In Italien, das derzeit ebenfalls im Fokus der Krise steht, ist die Lage weitaus weniger dramatisch. Die Neuverschuldung sinkt nach der Prognose von 4 Prozent des BIP in diesem Jahr auf 2,3 Prozent 2012 sowie auf 1,2 Prozent 2013. Die Regierung in Rom hat allerdings Maßnahmen angekündigt, mit denen der Haushalt im Jahr 2013 ausgeglichen werden soll. Der Schuldenstand soll laut Prognose im kommenden Jahr bei 120 Prozent verharren und ab 2013 leicht sinken. Das BIP wird 2012 voraussichtlich um 0,1 Prozent wachsen, im Herbst lag die Prognose noch bei 1,3 Prozent.
"Hohe Zinsen auf Italien-Bonds kurzfristig kein Problem"
Der starke Anstieg der Zinsen auf italienische Staatsanleihen ist Rehn zufolge kurzfristig kein großes Problem für die öffentlichen Finanzen des Landes. Ohne entschlossene Spar- und Reformanstrengungen drohten in den kommenden Jahren aber Wachstumseinbußen bei der ohnehin schon stagnierenden Wirtschaft Italiens. "Kurzfristig sind die Folgen für die Schulden nicht so dramatisch, aber mittelfristig hätte es deutliche Folgen für die Finanzierungsbedingungen und die Realwirtschaft", sagte Rehn.
Italien komme zugute, dass die durchschnittliche Laufzeit seiner ausstehenden Staatsanleihen bei sieben Jahren liege, und der Zinsanstieg sich damit nicht so schnell niederschlagen könne. Nach Berechnungen der Kommission würde ein Zinsanstieg um einen Prozentpunktpunkt die Staatsausgaben in Italien um 0,2 Prozentpunkte des Bruttoinlandsprodukts erhöhen. Das BIP wäre über einen Zeitraum von drei Jahren einen Prozentpunkt niedriger.

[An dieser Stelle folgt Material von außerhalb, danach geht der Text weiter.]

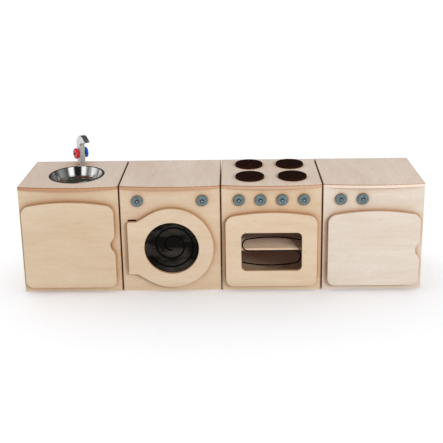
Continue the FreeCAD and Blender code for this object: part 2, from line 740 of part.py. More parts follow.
def build_unit(unit, dx, shared):
    """Write the nodes of one cabinet and add its small fittings to the shared groups."""
    leaf_screws = [s for z in HINGE_BOTTOMS[unit] for s in fixed_hinge_screws(unit, z)]
    door_screws = [s for z in HINGE_BOTTOMS[unit] for s in door_hinge_screws(unit, z)]
    knob_places = [knob_x(i) for i in KNOBS.get(unit, ())]
    knob_screws = [knob_screw(x) for x in knob_places]
    rear_screws = back_screws()

    top = worktop()
    if unit == "sink":
        top = top.cut(bowl_hole())
        top = top.cut(rod_z(TAP_PLACE[0], TAP_PLACE[1], UNDER_TOP, HEIGHT,
                            STUD_RADIUS + TURNING_PLAY))

    left_holes = [connector(y, z) for y, z in CONNECTOR_PLACES] if dx > 0 else []
    right_holes = [connector(y, z) for y, z in CONNECTOR_PLACES] if unit != UNITS[-1] else []
    left_holes = [moved(hole, -UNIT_GAP) for hole in left_holes]
    right_holes = [moved(hole, UNIT_WIDTH) for hole in right_holes]
    cores = {
        "worktop": top,
        "left_side": less(side(0), rear_screws + left_holes),
        "right_side": less(side(UNIT_WIDTH - PLY), rear_screws + right_holes),
        "base": less(base(), rear_screws),
        "back": less(back(), rear_screws),
        "front_panel": less(front_panel(unit), leaf_screws + knob_screws),
        "door": less(door(unit), door_screws),
    }
    for piece, shape in cores.items():
        export("%s_%s" % (unit, piece), [moved(shape, dx)])

    fittings = [door_hinge_leaf(unit, z) for z in HINGE_BOTTOMS[unit]]
    fittings += door_screws + [strike_disc(unit)]
    export("%s_door_fittings" % unit, [moved(s, dx) for s in fittings])
    for number, x in enumerate(knob_places, start=1):
        export("%s_knob_%d" % (unit, number), [moved(knob(x), dx)])

    shared["hinge_cabinet_leaves"] += [moved(fixed_hinge_leaf(unit, z), dx)
                                       for z in HINGE_BOTTOMS[unit]]
    shared["hinge_pins"] += [moved(hinge_pin(unit, z), dx) for z in HINGE_BOTTOMS[unit]]
    shared["hinge_screws"] += [moved(s, dx) for s in leaf_screws]
    shared["door_magnets"].append(moved(magnet(unit), dx))
    shared["knob_screws"] += [moved(s, dx) for s in knob_screws]
    shared["knob_washers"] += [moved(knob_washer(x), dx) for x in knob_places]
    shared["back_screws"] += [moved(s, dx) for s in rear_screws]
    if unit != UNITS[-1]:
        shared["unit_connectors"] += [moved(connector(y, z), dx + UNIT_WIDTH)
                                      for y, z in CONNECTOR_PLACES]


def build_tap(dx):
    stud = tap_placed(tap_stud())
    screws = [tap_placed(handle_screw(sign)) for sign in (1, -1)]
    body = less(tap_placed(tap_body()), [stud] + screws)
    export("tap_spout", [moved(body, dx)])
    export("tap_stud", [moved(stud, dx)])
    export("tap_nut", [moved(tap_placed(tap_nut()), dx)])
    export("tap_handle_screws", [moved(s, dx) for s in screws])
    export("tap_handle_cold", [moved(tap_placed(tap_handle(1)), dx)])
    export("tap_handle_hot", [moved(tap_placed(tap_handle(-1)), dx)])


def main():
    os.makedirs("parts", exist_ok=True)
    names = ("hinge_cabinet_leaves", "hinge_pins", "hinge_screws", "door_magnets", "knob_screws",
             "knob_washers", "back_screws", "unit_connectors")
    shared = {name: [] for name in names}
    offsets = {unit: i * (UNIT_WIDTH + UNIT_GAP) for i, unit in enumerate(UNITS)}
    for unit, dx in offsets.items():
        build_unit(unit, dx, shared)
    for name, solids in shared.items():
        export(name, solids)
    build_tap(offsets["sink"])
    export("sink_bowl", [moved(sink_bowl(), offsets["sink"])])
    export("washer_window", [moved(washer_pane(), offsets["washer"])])
    dx = offsets["cooker"]
    export("oven_window", [moved(oven_pane(), dx)])
    export("hob_plates", [moved(hob_plate(x, y), dx) for x in HOB_X for y in HOB_Y])
    export("oven_shelf", [moved(oven_shelf(), dx)])
    export("oven_shelf_battens", [moved(s, dx) for s in shelf_battens()])


main()
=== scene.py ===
"""Looks of the toy kitchen: birch plywood, painted knobs, polished sink and tap, smoked panes."""

import math

import bpy
from mathutils import Euler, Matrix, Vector


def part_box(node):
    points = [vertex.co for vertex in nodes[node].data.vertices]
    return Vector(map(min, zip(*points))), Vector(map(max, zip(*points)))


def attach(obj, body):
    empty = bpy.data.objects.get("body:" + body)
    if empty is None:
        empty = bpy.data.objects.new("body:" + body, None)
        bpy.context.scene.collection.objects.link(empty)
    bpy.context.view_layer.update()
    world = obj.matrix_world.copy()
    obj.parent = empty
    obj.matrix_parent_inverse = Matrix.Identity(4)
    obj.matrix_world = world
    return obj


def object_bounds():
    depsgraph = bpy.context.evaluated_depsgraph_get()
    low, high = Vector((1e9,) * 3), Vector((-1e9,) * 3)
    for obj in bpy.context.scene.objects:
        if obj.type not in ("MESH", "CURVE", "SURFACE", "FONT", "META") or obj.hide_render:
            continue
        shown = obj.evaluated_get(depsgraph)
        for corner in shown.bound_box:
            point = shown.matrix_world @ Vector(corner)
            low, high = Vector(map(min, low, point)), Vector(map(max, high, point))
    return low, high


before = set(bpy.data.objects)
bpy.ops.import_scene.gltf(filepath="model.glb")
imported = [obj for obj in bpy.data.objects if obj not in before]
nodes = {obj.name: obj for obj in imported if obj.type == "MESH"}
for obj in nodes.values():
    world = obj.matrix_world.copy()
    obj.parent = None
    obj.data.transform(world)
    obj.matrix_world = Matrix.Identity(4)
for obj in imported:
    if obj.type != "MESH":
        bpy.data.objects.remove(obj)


def box_as_lists():
    """The shown object's box as two plain lists."""
    return [[float(c) for c in corner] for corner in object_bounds()]


cad_box = box_as_lists()

UNITS = ("sink", "washer", "cooker", "dishwasher")
BLACK = (0.0, 0.0, 0.0)
WHITE = (1.0, 1.0, 1.0)


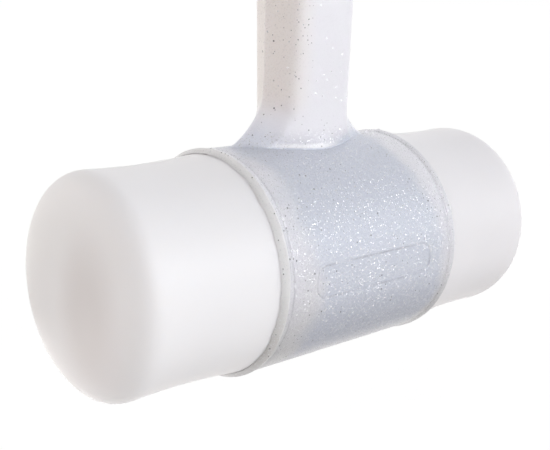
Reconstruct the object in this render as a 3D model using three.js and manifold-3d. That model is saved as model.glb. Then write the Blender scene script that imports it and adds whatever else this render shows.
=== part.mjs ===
// A dead-blow mallet: two soft white tips on a steel canister of loose shot, with the collar, neck and
// handle cast round them in one piece of translucent urethane, over a steel rod.
// Units are millimetres. The head lies along X and the handle stands along +Z.

import * as THREE from "three";
import { mergeVertices } from "three/addons/utils/BufferGeometryUtils.js";
import Module from "manifold-3d";

// ---------- driving dimensions ----------
// Stations along X and heights along Z are measured from the head's centre, where the axes cross.

const GAP = 0.3; // between pieces that touch
const ROUND_SIDES = 48; // facets round the head
const SMALL_SIDES = 24; // facets round the handle's steel
const HANDLE_SIDES = 32; // facets round the handle

const COLLAR = {
  radius: 35,
  halfLength: 37.4, // to the crest of the lip
  lipRadius: 35.5,
  lipWidth: 2,
  feather: 2, // the lip thins out this far along the tip
  featherRadius: 34.6,
};
const PANEL = { length: 51, height: 9.9, corner: 4, depth: 0.35, drop: 0.8 }; // drop: below the axis
const CANISTER = { radius: 27, wall: 3, halfLength: 65, capThickness: 3, capDepth: 6 };
const TIP = {
  length: 49.8, // from the collar's crest to the striking face
  rootRadius: 34,
  waistRadius: 32.7,
  rimRadius: 33,
  rimWidth: 19.4, // how far the rim's rounding reaches across the face
  rimDepth: 9.7, // and back along the side
  rimPower: 2.3, // 2 is an ellipse, more is squarer
};
const SKIRT = { radius: 30.5, flangeRadius: 32.2, flangeWidth: 3.2, length: 11.1 };
const SHOT = { radius: 23.5, halfLength: 48, level: 3 }; // level: its flat top, above the head's axis

const TOTAL_HEIGHT = 360;
const HANDLE_TOP = TOTAL_HEIGHT - COLLAR.lipRadius;
const HANDLE_FOOT = 29;
// Rows of height, half-width along X, half-width along Y.
const HANDLE_STATIONS = [
  [29, 17.3, 9.6],
  [45, 17.1, 10.0],
  [65, 16.7, 11.1],
  [90, 16.7, 11.9],
  [140, 17.6, 12.4],
  [196, 19.4, 13.6],
  [245, 20.0, 14.6],
  [290, 18.6, 13.2],
  [312, 22.4, 15.8],
  [325, 23.0, 16.2],
];
// Its section is flat at the front and back, and its sides lean out to an edge on the parting plane.
const SECTION = { lean: 0.305, squareness: 7 };
const NECK = { sideHeight: 15, sideReach: 13, sideLean: 0.475, frontHeight: 4.5, frontReach: 1.5 };
const COLLAR_CREST = 35; // where the neck's side sweeps run out on the collar
const NECK_FRONT_FOOT = 33.1; // and where its small front fillet does
const GRIP = { start: 196, pitch: 9.6, ribs: 10, ribHeight: 1.2 };
const POMMEL_ROUNDING = 8;
const HANG_HOLE = { radius: 5, height: 306 };

const ROD = { radius: 6, foot: 31.3, top: 286 };
const SADDLE = { length: 34, width: 18, plateTop: 31, bossRadius: 8, bossTop: 40 };
const SPACER = { halfLength: 13, halfWidth: 9.2, thickness: 4, heights: [112, 192, 272] };

// ---------- materials ----------

const standard = (color, roughness, metalness) =>
  new THREE.MeshStandardMaterial({ color, roughness, metalness });
const castUrethane = () => standard(0xcfd3df, 0.32, 0);
const tipUrethane = () => standard(0xf3f2f4, 0.45, 0);
const steel = () => standard(0x9a9ca0, 0.4, 1);
const shotSteel = () => standard(0x75777b, 0.5, 1);
const spacerPlastic = () => standard(0xe6e4dc, 0.5, 0);

// ---------- helpers ----------

const wasm = await Module();
wasm.setup();

// A closed geometry as a solid that can be joined and cut.
function solid(geometry) {
  const bare = geometry.clone();
  bare.deleteAttribute("normal");
  bare.deleteAttribute("uv");
  const merged = mergeVertices(bare, 1e-4);
  const vertProperties = merged.attributes.position.array;
  const triVerts = merged.index.array;
  return new wasm.Manifold(new wasm.Mesh({ numProp: 3, vertProperties, triVerts }));
}

function geometryOf(manifold) {
  const { vertProperties, triVerts } = manifold.getMesh();
  const geometry = new THREE.BufferGeometry();
  geometry.setAttribute("position", new THREE.BufferAttribute(vertProperties, 3));
  geometry.setIndex(new THREE.BufferAttribute(triVerts, 1));
  geometry.computeVertexNormals();
  return geometry;
}

// A body turned about Z from [radius, height] points.
function turnedZ(profile, sides) {
  const points = profile.map(([radius, height]) => new THREE.Vector2(radius, height));
  return new THREE.LatheGeometry(points, sides).rotateX(Math.PI / 2);
}

// The same about X, from [radius, station] points.
function turnedX(profile, sides = ROUND_SIDES) {
  return turnedZ(profile, sides).rotateY(Math.PI / 2);
}

// A solid cylinder about Z between two heights.
function cylinderZ(radius, foot, top, sides = SMALL_SIDES) {
  return turnedZ([[0, foot], [radius, foot], [radius, top], [0, top]], sides);
}

// A solid cylinder about X, from -halfLength to halfLength.
function cylinderX(radius, halfLength) {
  return turnedX([[0, -halfLength], [radius, -halfLength], [radius, halfLength], [0, halfLength]]);
}

function box(length, width, foot, top) {
  return new THREE.BoxGeometry(length, width, top - foot).translate(0, 0, (foot + top) / 2);
}

// A half profile on the +X side followed by its mirror image on the -X side.
function mirrored(half) {
  return [...half.map(([radius, x]) => [radius, -x]).reverse(), ...half];
}

// How far a concave quarter round stands out, at a share of its height from its thin end to its foot.
function quarterRound(share) {
  return 1 - Math.sqrt(1 - THREE.MathUtils.clamp(share, 0, 1) ** 2);
}

// ---------- head ----------

function canisterTube() {
  const { radius, wall, halfLength } = CANISTER;
  const inner = radius - wall;
  return turnedX([
    [inner, -halfLength], [radius, -halfLength], [radius, halfLength], [inner, halfLength],
    [inner, -halfLength],
  ]);
}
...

EU-Kommissar Rehn schickte eine deutliche Botschaft nach Rom, wo derzeit um eine Übergangsregierung gerungen wird: "Die wichtigste Aufgabe Italiens ist es, politische Stabilität wieder herzustellen." Es müsse bald entschieden gehandelt werden, um die Budgetziele zu erreichen und das Wachstum anzukurbeln.
Belgien, Malta, Polen, Ungarn und Zypern im Visier der EU
Für den europäischen Arbeitsmarkt rechnet Brüssel ebenfalls insgesamt "mit keiner realen Verbesserung", wie Rehn erklärte. Demnach wird die Arbeitslosenquote EU-weit von 9,7 Prozent 2011 auf 9,8 Prozent im kommenden Jahr steigen, in Deutschland allerdings von 6,1 Prozent auf 5,9 Prozent sinken.
Die Kommission sprach von einem drastischen Vertrauenseinbruch, der Investitionen und Konsum behindere. Rehn sagte, der Schlüssel zu mehr Wachstum liege darin, das Vertrauen in die langfristige Tragfähigkeit der öffentlichen Budgets und in das Finanzsystem wiederherzustellen.
Auch deshalb droht die Kommission Belgien, Malta, Polen, Ungarn und Zypern mit einem Sanktionsverfahren, weil sie ihre zu hohe Staatsverschuldung nicht zügig genug abbauen. Rehn gab den Ländern bis Mitte Dezember Zeit, Pläne zum Schuldenabbau vorzulegen. Ansonsten werde er die schärferen Regeln des Stabilitätspaktes nutzen. Dazu gehören halbautomatische Sanktionsverfahren.